### DATASET EXCERPT
'''
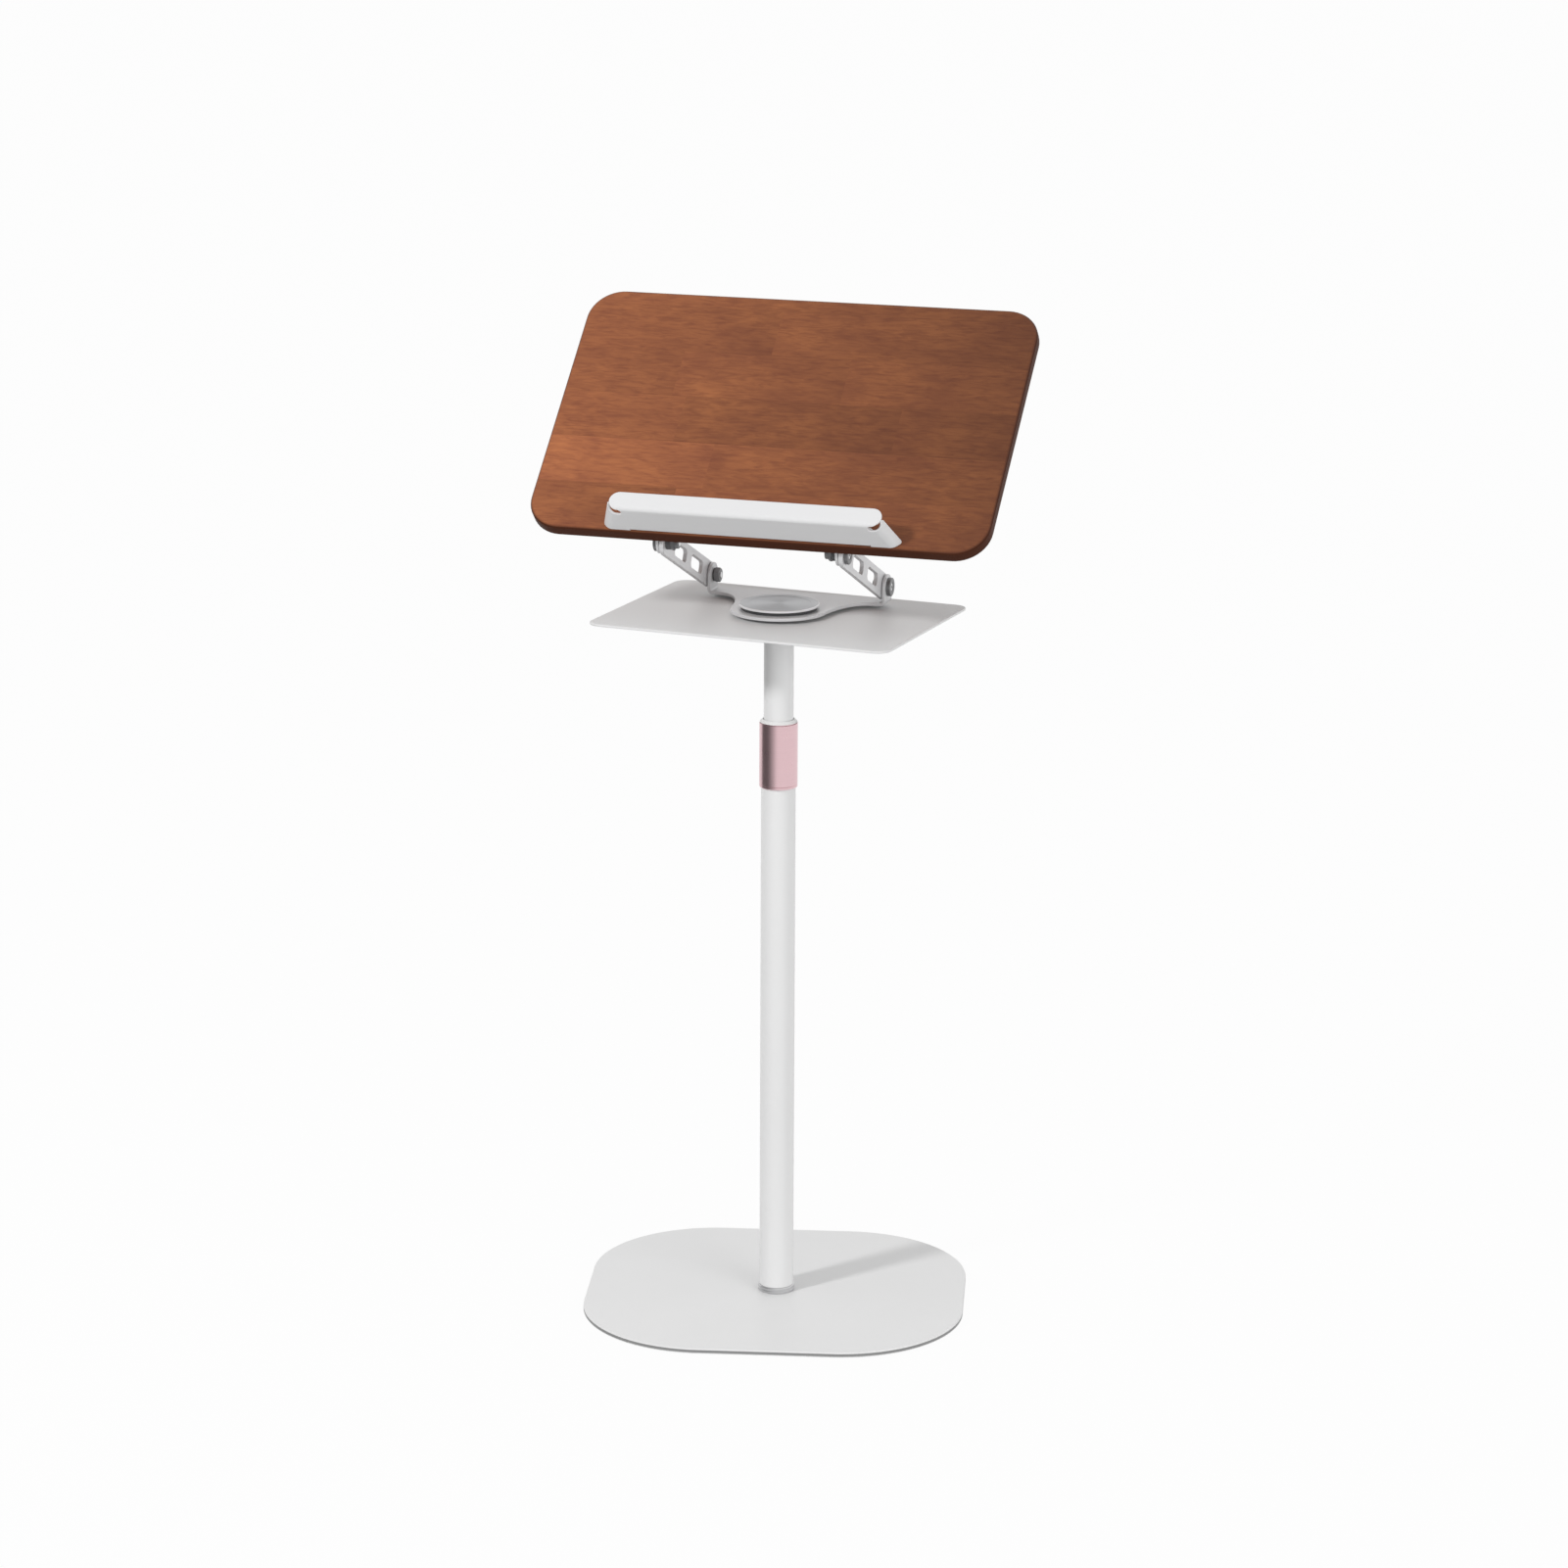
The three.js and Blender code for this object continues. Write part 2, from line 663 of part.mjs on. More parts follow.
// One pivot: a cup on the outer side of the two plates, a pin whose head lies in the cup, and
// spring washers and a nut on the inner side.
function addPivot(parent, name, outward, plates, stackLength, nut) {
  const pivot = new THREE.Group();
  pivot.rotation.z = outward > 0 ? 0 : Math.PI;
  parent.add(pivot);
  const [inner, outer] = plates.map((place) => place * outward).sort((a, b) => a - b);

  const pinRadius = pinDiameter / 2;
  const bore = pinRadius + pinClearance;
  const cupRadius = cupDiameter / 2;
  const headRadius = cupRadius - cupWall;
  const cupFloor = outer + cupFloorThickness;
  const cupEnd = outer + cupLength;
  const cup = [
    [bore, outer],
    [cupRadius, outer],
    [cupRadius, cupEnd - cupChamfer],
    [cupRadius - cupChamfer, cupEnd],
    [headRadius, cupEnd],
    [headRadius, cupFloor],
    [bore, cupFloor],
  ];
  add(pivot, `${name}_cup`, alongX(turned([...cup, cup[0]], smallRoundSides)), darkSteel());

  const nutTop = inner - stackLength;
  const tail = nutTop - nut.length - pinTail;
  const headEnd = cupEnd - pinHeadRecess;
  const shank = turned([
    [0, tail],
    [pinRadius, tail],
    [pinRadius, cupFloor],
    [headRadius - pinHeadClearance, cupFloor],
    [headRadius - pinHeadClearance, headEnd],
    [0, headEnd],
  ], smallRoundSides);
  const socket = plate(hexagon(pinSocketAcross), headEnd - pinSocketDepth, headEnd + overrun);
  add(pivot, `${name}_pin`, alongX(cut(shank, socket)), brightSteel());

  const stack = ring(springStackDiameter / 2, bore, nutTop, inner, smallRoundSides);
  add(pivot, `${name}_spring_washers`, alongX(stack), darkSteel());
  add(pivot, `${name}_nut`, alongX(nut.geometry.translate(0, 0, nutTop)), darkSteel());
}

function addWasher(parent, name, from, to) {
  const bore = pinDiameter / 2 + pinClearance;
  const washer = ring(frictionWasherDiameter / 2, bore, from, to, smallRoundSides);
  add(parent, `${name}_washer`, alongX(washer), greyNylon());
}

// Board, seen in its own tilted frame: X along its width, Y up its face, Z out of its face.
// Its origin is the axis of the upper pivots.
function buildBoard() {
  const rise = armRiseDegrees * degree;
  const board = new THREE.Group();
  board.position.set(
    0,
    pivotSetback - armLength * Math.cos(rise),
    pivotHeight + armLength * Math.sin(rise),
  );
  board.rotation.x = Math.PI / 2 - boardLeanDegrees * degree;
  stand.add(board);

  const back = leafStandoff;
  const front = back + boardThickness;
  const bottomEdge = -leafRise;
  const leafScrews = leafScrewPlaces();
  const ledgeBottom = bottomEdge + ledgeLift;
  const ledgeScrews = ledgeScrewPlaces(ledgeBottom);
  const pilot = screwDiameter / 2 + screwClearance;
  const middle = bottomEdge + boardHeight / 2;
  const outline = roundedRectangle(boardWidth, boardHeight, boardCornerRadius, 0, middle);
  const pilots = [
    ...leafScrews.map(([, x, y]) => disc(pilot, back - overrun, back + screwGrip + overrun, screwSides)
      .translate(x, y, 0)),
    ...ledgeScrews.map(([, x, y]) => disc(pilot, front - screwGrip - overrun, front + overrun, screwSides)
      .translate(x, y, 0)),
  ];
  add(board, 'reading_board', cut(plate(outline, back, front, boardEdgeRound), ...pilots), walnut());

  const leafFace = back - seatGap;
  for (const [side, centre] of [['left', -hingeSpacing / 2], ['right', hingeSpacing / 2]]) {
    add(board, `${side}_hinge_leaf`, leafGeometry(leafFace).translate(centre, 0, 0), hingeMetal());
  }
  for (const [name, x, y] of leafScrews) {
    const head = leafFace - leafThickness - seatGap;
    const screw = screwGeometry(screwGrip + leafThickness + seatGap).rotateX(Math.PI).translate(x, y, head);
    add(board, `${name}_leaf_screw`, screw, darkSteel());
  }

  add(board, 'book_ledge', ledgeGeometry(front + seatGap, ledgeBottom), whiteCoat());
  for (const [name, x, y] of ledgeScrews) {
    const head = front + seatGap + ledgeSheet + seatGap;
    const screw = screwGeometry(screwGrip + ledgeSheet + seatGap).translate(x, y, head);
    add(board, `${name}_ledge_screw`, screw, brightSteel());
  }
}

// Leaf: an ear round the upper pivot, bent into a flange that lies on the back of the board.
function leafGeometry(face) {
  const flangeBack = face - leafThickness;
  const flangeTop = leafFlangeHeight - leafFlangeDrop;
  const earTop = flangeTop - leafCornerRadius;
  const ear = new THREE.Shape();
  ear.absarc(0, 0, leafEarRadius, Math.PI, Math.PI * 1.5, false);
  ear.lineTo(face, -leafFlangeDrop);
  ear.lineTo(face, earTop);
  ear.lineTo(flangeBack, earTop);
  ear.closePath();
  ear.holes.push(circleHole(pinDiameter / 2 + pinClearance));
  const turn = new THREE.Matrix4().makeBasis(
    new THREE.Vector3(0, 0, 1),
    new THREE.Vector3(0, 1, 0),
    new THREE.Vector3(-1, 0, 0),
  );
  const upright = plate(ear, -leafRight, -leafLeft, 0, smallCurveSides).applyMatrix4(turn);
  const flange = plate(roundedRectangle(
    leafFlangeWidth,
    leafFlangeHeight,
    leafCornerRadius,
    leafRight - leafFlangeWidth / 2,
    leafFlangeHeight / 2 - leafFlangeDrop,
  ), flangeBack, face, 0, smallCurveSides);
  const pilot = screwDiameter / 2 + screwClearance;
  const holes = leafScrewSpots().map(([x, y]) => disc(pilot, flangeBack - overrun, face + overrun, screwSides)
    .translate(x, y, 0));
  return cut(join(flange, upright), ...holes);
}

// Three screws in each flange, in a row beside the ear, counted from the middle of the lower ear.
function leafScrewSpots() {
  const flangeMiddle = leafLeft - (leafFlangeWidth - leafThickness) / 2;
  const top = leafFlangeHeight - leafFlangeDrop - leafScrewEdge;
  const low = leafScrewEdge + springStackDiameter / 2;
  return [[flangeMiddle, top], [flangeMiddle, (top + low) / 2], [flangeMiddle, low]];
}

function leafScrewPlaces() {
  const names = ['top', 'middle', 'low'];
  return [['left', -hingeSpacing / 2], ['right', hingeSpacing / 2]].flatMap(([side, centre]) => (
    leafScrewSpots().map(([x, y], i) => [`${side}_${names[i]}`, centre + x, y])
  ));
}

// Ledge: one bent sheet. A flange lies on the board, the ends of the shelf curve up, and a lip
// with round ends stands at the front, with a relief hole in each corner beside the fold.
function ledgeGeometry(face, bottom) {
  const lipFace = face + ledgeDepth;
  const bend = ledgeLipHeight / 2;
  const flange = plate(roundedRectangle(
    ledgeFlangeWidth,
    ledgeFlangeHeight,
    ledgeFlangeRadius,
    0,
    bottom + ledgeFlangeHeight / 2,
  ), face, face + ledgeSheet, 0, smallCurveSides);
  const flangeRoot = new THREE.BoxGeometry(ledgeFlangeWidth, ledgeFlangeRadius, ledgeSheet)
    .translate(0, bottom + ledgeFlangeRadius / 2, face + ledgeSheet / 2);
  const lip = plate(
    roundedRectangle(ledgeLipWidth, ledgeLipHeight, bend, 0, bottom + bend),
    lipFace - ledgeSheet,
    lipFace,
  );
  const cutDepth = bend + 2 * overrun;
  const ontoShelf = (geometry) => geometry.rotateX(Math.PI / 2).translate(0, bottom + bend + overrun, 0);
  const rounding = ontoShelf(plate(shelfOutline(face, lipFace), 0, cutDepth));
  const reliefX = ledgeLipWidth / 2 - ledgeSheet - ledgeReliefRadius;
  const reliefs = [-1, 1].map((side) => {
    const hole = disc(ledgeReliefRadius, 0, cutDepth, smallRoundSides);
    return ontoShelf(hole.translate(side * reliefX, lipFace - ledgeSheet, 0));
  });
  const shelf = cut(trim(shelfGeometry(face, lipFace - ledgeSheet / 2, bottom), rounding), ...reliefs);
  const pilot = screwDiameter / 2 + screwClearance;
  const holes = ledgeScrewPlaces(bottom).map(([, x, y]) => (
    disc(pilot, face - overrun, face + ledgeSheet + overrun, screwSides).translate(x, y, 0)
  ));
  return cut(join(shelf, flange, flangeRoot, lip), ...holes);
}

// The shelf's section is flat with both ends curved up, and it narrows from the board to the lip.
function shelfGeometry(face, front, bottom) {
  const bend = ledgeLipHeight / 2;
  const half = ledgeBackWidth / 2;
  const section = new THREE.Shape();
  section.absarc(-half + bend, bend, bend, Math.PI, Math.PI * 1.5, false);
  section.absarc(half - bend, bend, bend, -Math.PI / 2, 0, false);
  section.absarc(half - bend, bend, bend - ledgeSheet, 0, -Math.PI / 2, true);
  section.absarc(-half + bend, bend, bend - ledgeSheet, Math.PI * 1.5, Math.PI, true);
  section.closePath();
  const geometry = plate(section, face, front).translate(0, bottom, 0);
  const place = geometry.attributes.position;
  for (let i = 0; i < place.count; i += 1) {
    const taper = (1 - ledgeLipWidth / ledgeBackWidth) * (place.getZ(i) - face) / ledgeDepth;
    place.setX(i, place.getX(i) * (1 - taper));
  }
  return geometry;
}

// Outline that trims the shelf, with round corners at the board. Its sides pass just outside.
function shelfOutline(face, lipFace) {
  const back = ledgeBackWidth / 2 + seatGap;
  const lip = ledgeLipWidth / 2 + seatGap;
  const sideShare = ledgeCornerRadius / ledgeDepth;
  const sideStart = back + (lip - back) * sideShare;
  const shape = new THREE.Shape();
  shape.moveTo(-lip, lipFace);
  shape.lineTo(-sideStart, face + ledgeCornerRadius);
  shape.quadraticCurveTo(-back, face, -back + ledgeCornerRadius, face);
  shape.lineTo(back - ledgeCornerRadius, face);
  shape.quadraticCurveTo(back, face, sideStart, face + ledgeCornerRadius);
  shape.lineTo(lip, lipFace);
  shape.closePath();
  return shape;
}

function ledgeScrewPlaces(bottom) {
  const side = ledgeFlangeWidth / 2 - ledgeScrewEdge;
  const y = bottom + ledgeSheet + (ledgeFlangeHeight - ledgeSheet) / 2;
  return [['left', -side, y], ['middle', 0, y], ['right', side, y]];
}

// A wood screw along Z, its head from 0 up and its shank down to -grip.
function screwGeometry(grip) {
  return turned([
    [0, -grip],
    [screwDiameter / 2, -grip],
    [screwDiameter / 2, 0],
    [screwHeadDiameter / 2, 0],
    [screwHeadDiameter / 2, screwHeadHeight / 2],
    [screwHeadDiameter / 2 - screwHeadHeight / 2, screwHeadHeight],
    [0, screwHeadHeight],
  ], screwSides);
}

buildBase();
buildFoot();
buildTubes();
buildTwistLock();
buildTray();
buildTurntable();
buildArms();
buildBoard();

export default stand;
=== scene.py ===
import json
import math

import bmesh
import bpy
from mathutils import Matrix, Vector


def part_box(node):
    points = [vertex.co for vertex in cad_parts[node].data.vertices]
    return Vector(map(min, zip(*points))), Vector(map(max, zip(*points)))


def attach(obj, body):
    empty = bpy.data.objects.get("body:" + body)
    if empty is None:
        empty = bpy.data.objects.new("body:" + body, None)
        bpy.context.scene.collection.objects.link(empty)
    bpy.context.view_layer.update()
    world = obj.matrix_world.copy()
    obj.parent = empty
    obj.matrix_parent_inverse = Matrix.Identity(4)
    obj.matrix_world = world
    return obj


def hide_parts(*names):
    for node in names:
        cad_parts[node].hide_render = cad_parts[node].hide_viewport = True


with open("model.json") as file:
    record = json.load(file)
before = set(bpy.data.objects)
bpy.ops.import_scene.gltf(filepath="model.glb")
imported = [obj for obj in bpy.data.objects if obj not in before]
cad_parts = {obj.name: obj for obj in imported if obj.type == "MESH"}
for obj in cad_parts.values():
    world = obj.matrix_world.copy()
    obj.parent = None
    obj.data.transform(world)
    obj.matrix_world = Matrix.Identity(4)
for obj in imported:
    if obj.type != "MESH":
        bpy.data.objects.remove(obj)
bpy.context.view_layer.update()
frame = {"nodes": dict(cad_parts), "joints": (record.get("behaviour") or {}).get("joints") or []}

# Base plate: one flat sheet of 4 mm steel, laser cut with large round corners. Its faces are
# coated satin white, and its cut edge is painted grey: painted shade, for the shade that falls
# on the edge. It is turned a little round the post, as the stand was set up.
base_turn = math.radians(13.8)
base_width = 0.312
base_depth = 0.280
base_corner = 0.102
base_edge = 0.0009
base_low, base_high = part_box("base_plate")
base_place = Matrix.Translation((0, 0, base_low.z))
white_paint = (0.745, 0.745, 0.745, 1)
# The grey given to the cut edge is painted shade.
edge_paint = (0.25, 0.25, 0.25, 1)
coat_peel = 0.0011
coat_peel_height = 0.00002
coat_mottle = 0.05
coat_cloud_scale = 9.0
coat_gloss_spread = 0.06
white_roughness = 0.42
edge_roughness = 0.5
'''
### TO BE DONE
Write out again only the lines from the line containing "buildBase();" through the line containing "before = set(bpy.data.objects)", both included, exactly as they are.

### ANSWER FOR THE TASK
buildBase();
buildFoot();
buildTubes();
buildTwistLock();
buildTray();
buildTurntable();
buildArms();
buildBoard();

export default stand;
=== scene.py ===
import json
import math

import bmesh
import bpy
from mathutils import Matrix, Vector


def part_box(node):
    points = [vertex.co for vertex in cad_parts[node].data.vertices]
    return Vector(map(min, zip(*points))), Vector(map(max, zip(*points)))


def attach(obj, body):
    empty = bpy.data.objects.get("body:" + body)
    if empty is None:
        empty = bpy.data.objects.new("body:" + body, None)
        bpy.context.scene.collection.objects.link(empty)
    bpy.context.view_layer.update()
    world = obj.matrix_world.copy()
    obj.parent = empty
    obj.matrix_parent_inverse = Matrix.Identity(4)
    obj.matrix_world = world
    return obj


def hide_parts(*names):
    for node in names:
        cad_parts[node].hide_render = cad_parts[node].hide_viewport = True


with open("model.json") as file:
    record = json.load(file)
before = set(bpy.data.objects)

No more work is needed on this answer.